SHORT EXERCISE: Return the listing below in full, with every line exactly as it is.

##########

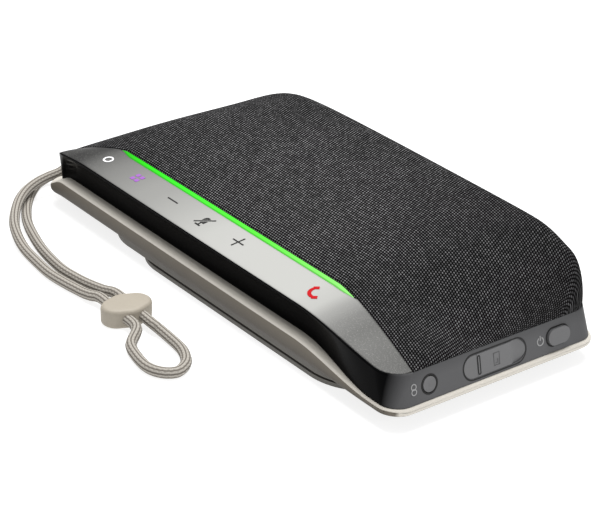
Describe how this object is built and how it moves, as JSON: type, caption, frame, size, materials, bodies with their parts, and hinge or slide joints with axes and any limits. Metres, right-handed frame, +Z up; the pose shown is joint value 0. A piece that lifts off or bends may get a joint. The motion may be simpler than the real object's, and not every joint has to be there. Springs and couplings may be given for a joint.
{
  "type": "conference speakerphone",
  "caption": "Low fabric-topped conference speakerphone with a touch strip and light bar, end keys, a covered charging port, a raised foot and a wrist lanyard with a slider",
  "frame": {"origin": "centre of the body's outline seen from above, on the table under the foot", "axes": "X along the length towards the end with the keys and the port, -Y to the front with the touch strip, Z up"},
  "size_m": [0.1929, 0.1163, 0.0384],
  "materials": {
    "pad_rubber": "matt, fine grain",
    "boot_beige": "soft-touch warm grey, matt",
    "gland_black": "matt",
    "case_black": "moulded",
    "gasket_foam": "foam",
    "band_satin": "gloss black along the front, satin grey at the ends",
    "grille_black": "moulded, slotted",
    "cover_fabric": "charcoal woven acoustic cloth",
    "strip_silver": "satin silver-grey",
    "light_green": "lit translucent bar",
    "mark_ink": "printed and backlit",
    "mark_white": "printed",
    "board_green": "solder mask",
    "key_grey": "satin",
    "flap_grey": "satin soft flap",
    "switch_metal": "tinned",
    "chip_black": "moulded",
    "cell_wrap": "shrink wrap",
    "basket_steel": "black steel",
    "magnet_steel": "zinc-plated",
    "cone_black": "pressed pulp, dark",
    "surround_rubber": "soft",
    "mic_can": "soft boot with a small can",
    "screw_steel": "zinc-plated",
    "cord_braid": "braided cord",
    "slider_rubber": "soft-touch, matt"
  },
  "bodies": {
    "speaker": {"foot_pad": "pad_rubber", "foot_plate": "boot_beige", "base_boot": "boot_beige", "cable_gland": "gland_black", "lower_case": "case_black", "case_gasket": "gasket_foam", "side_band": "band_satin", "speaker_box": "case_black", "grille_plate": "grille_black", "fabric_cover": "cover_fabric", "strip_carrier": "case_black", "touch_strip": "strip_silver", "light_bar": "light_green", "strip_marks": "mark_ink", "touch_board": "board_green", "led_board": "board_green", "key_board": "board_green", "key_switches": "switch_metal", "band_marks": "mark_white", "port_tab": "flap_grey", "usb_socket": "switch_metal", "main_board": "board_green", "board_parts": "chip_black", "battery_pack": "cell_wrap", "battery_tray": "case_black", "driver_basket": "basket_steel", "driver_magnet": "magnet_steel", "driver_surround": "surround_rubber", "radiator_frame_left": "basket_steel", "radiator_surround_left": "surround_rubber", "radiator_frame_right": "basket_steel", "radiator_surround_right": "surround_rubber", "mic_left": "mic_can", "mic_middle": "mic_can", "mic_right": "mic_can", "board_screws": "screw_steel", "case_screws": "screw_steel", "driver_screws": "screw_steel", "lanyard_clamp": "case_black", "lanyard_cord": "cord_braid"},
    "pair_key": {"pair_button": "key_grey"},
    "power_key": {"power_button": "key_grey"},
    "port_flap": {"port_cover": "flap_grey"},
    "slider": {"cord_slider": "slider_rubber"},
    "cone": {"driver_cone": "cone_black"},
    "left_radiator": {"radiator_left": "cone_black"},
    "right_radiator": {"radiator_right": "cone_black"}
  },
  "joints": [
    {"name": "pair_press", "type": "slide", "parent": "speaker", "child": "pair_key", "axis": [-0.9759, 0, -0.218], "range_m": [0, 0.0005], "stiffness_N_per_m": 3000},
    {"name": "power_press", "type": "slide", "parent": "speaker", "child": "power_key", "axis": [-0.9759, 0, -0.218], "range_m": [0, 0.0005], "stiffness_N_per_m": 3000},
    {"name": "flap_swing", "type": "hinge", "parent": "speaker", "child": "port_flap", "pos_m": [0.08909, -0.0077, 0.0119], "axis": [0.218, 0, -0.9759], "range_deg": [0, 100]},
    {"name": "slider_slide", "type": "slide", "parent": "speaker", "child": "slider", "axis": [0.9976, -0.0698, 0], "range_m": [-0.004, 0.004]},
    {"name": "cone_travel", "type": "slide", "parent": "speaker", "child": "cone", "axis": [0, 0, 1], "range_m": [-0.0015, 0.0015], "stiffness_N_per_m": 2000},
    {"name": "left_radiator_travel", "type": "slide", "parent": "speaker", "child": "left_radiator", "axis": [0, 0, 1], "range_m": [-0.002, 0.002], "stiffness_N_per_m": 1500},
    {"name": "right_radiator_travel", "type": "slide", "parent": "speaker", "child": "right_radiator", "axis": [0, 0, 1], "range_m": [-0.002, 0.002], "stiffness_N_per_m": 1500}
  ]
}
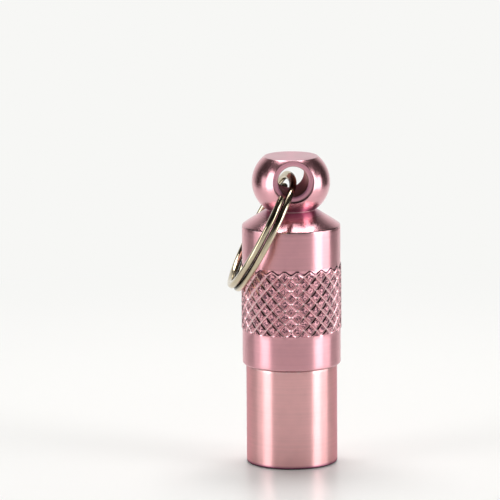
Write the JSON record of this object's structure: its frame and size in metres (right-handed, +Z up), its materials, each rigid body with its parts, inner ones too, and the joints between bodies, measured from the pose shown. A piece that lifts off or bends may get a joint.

##########

OUTPUT BELOW:
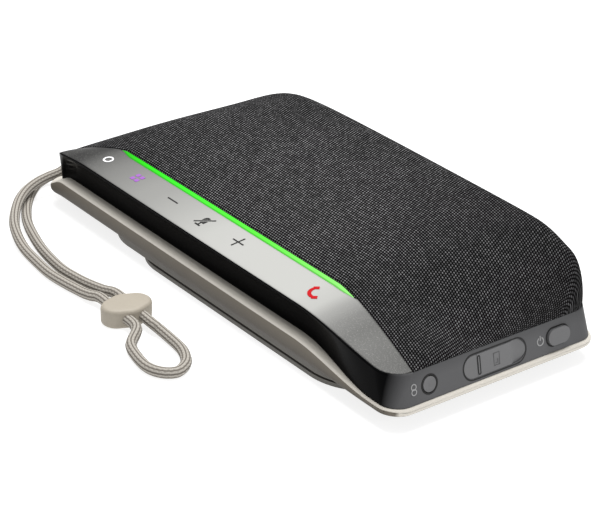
Describe how this object is built and how it moves, as JSON: type, caption, frame, size, materials, bodies with their parts, and hinge or slide joints with axes and any limits. Metres, right-handed frame, +Z up; the pose shown is joint value 0. A piece that lifts off or bends may get a joint. The motion may be simpler than the real object's, and not every joint has to be there. Springs and couplings may be given for a joint.
{
  "type": "conference speakerphone",
  "caption": "Low fabric-topped conference speakerphone with a touch strip and light bar, end keys, a covered charging port, a raised foot and a wrist lanyard with a slider",
  "frame": {"origin": "centre of the body's outline seen from above, on the table under the foot", "axes": "X along the length towards the end with the keys and the port, -Y to the front with the touch strip, Z up"},
  "size_m": [0.1929, 0.1163, 0.0384],
  "materials": {
    "pad_rubber": "matt, fine grain",
    "boot_beige": "soft-touch warm grey, matt",
    "gland_black": "matt",
    "case_black": "moulded",
    "gasket_foam": "foam",
    "band_satin": "gloss black along the front, satin grey at the ends",
    "grille_black": "moulded, slotted",
    "cover_fabric": "charcoal woven acoustic cloth",
    "strip_silver": "satin silver-grey",
    "light_green": "lit translucent bar",
    "mark_ink": "printed and backlit",
    "mark_white": "printed",
    "board_green": "solder mask",
    "key_grey": "satin",
    "flap_grey": "satin soft flap",
    "switch_metal": "tinned",
    "chip_black": "moulded",
    "cell_wrap": "shrink wrap",
    "basket_steel": "black steel",
    "magnet_steel": "zinc-plated",
    "cone_black": "pressed pulp, dark",
    "surround_rubber": "soft",
    "mic_can": "soft boot with a small can",
    "screw_steel": "zinc-plated",
    "cord_braid": "braided cord",
    "slider_rubber": "soft-touch, matt"
  },
  "bodies": {
    "speaker": {"foot_pad": "pad_rubber", "foot_plate": "boot_beige", "base_boot": "boot_beige", "cable_gland": "gland_black", "lower_case": "case_black", "case_gasket": "gasket_foam", "side_band": "band_satin", "speaker_box": "case_black", "grille_plate": "grille_black", "fabric_cover": "cover_fabric", "strip_carrier": "case_black", "touch_strip": "strip_silver", "light_bar": "light_green", "strip_marks": "mark_ink", "touch_board": "board_green", "led_board": "board_green", "key_board": "board_green", "key_switches": "switch_metal", "band_marks": "mark_white", "port_tab": "flap_grey", "usb_socket": "switch_metal", "main_board": "board_green", "board_parts": "chip_black", "battery_pack": "cell_wrap", "battery_tray": "case_black", "driver_basket": "basket_steel", "driver_magnet": "magnet_steel", "driver_surround": "surround_rubber", "radiator_frame_left": "basket_steel", "radiator_surround_left": "surround_rubber", "radiator_frame_right": "basket_steel", "radiator_surround_right": "surround_rubber", "mic_left": "mic_can", "mic_middle": "mic_can", "mic_right": "mic_can", "board_screws": "screw_steel", "case_screws": "screw_steel", "driver_screws": "screw_steel", "lanyard_clamp": "case_black", "lanyard_cord": "cord_braid"},
    "pair_key": {"pair_button": "key_grey"},
    "power_key": {"power_button": "key_grey"},
    "port_flap": {"port_cover": "flap_grey"},
    "slider": {"cord_slider": "slider_rubber"},
    "cone": {"driver_cone": "cone_black"},
    "left_radiator": {"radiator_left": "cone_black"},
    "right_radiator": {"radiator_right": "cone_black"}
  },
  "joints": [
    {"name": "pair_press", "type": "slide", "parent": "speaker", "child": "pair_key", "axis": [-0.9759, 0, -0.218], "range_m": [0, 0.0005], "stiffness_N_per_m": 3000},
    {"name": "power_press", "type": "slide", "parent": "speaker", "child": "power_key", "axis": [-0.9759, 0, -0.218], "range_m": [0, 0.0005], "stiffness_N_per_m": 3000},
    {"name": "flap_swing", "type": "hinge", "parent": "speaker", "child": "port_flap", "pos_m": [0.08909, -0.0077, 0.0119], "axis": [0.218, 0, -0.9759], "range_deg": [0, 100]},
    {"name": "slider_slide", "type": "slide", "parent": "speaker", "child": "slider", "axis": [0.9976, -0.0698, 0], "range_m": [-0.004, 0.004]},
    {"name": "cone_travel", "type": "slide", "parent": "speaker", "child": "cone", "axis": [0, 0, 1], "range_m": [-0.0015, 0.0015], "stiffness_N_per_m": 2000},
    {"name": "left_radiator_travel", "type": "slide", "parent": "speaker", "child": "left_radiator", "axis": [0, 0, 1], "range_m": [-0.002, 0.002], "stiffness_N_per_m": 1500},
    {"name": "right_radiator_travel", "type": "slide", "parent": "speaker", "child": "right_radiator", "axis": [0, 0, 1], "range_m": [-0.002, 0.002], "stiffness_N_per_m": 1500}
  ]
}
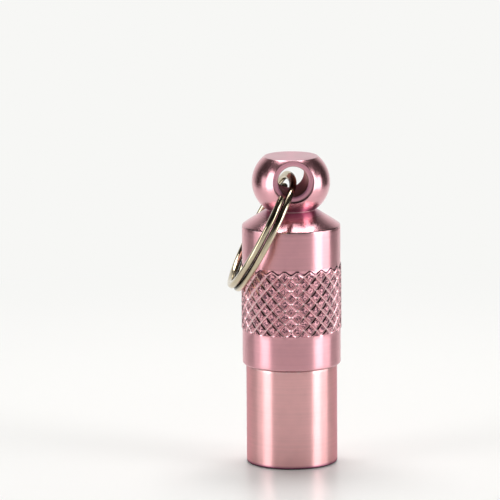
Write the JSON record of this object's structure: its frame and size in metres (right-handed, +Z up), its materials, each rigid body with its parts, inner ones too, and the joints between bodies, measured from the pose shown. A piece that lifts off or bends may get a joint.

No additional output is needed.